Some other things to consider also

  • Alone time together
  • Sex
  • Respect
  • Finances

In conclussion:
I’d like to say again, this is only the tip of iceberg.  Marriage is the hardest job I ever had , but wouldn’t trade it for anything.  It’s a lot of work, but well worth every minute of it. Remember to have a lot of humility when you want to be prideful, a lot of courage when your afraid, and always , always, remember……in your walk…. there’s the the three of you….You, your wife, and Jesus.

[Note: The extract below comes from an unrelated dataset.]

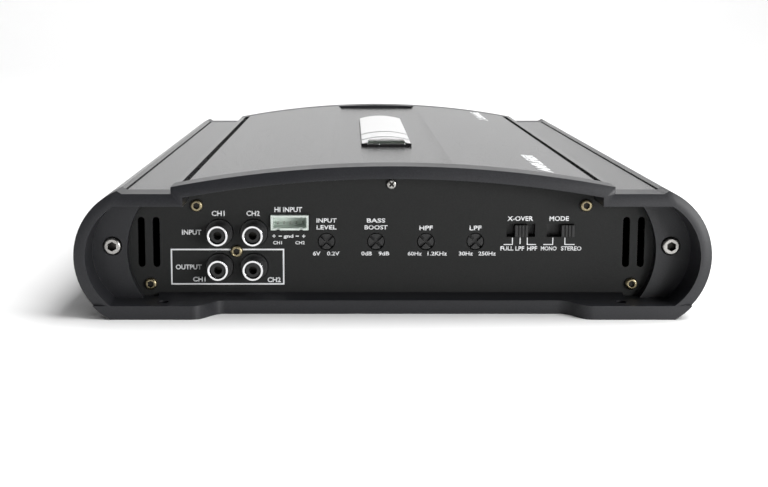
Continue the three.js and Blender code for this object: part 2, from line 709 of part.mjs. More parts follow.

​A good rule of thumb to have a thriving marriage is found in the Bible in Ephesians 5:22-33

Ephesians 5:22-33

Eph 5:22  Wives, submit to your own husbands, as to the Lord. 
23  For the husband is the head of the wife even as Christ is the head of the church, his body, and is himself its Savior. 
24  Now as the church submits to Christ, so also wives should submit in everything to their husbands.
25
  Husbands, love your wives, as Christ loved the church and gave himself up for her, 
26  that he might sanctify her, having cleansed her by the washing of water with the word, 
27  so that he might present the church to himself in splendor, without spot or wrinkle or any such thing, that she might be holy and without blemish. 
28  In the same way husbands should love their wives as their own bodies. He who loves his wife loves himself.
29 
 For no one ever hated his own flesh, but nourishes and cherishes it, just as Christ does the church,
30
  because we are members of his body. 
31  “Therefore a man shall leave his father and mother and hold fast to his wife, and the two shall become one flesh.” 
32  This mystery is profound, and I am saying that it refers to Christ and the church. 
33  However, let each one of you love his wife as himself, and let the wife see that she respects her husband.